Di Matteo was the master behind some of the best defensive performances Europe has ever seen. One that the world’s best player couldn’t breach. Even from 12 yards there was still some sort of barrier that Lionel Messi couldn’t overcome. In Chelsea’s first game of the new season the style didn’t look any different (after the sixth minute). So is this and will this be Di Matteo’s ‘style’?
Many would come to the premature conclusion that it is but it really is too early to make that judgement. The former Chelsea midfielder was given three months to rescue a season that was going to be Chelsea’s worse for a decade and turned it into one that was their best. He could have played the style of football he had done with West Brom. An attacking 4-2-3-1 system, that came at the expense of leaking goals, which inevitably got him his marching orders. Instead he showed that he learned from that experience and built from the back. Playing to win rather than entertain.
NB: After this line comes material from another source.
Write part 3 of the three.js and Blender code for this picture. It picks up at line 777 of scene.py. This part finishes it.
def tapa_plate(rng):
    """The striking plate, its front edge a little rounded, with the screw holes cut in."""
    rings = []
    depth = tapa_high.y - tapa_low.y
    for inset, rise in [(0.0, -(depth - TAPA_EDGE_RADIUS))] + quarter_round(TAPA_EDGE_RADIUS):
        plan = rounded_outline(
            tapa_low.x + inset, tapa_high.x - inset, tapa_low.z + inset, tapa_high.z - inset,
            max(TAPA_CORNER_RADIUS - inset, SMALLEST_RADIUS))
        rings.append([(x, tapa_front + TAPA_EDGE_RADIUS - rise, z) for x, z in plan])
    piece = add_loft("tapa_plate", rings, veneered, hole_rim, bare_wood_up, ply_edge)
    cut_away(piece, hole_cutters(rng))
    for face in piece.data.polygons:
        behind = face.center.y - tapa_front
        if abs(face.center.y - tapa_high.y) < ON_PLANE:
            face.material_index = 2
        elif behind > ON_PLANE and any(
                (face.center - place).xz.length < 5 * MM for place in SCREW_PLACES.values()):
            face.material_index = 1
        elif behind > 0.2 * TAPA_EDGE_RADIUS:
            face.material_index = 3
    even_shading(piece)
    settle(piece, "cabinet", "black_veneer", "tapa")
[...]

During the last three months of the season football philosophy, fans’ entertainment and possession play goes out of the window. It is about results. No matter who you are. It is about getting the vital three points, holding on for a precious point or playing to progress into the next round of a competition.
There’s only really one club side that usually do both – Barcelona – but even they came unstuck last season.
So after leading Chelsea to the European cup and the FA cup and then having recruited new personnel that you may see orchestrating the articulate, technical and beautiful football which Roman Abramovich supposedly craves. The knives were out again on Di Matteo’s tactics after Sunday’s game at Wigan.
We can forget that top sides don’t usually click until after the international interruptions. Forget the game was won after six minutes at a place the best usually falter and we can also forget it was one of three games in seven days. Di Matteo should have played the exciting football all demand of Chelsea straight off?
No. Results at the start of the season are just as important as it is at the end. Teams are at their most vulnerable at the start of August. Teams are not 100% and make the most uncharacteristic mistakes (as seen with Man City on Sunday). The real Di Matteo and his Chelsea will become more evident to see as the weeks progress. For now it is about getting the results while you are at 70-80%. That will continue with home games against Reading and Newcastle this week.
While there is also the factor that they are bedding new players into the side. Eden Hazard was successful in a game with limited opportunities while Oscar had a 20-minute cameo. When Chelsea start hitting form and these players have settled it will be a dangerous formula. Especially if Fernando Torres can continue the goal scoring form that he showed both at the back end of last season and at the Euros.
From mid-September onwards we can analyse the real Chelsea Di Matteo would have put together.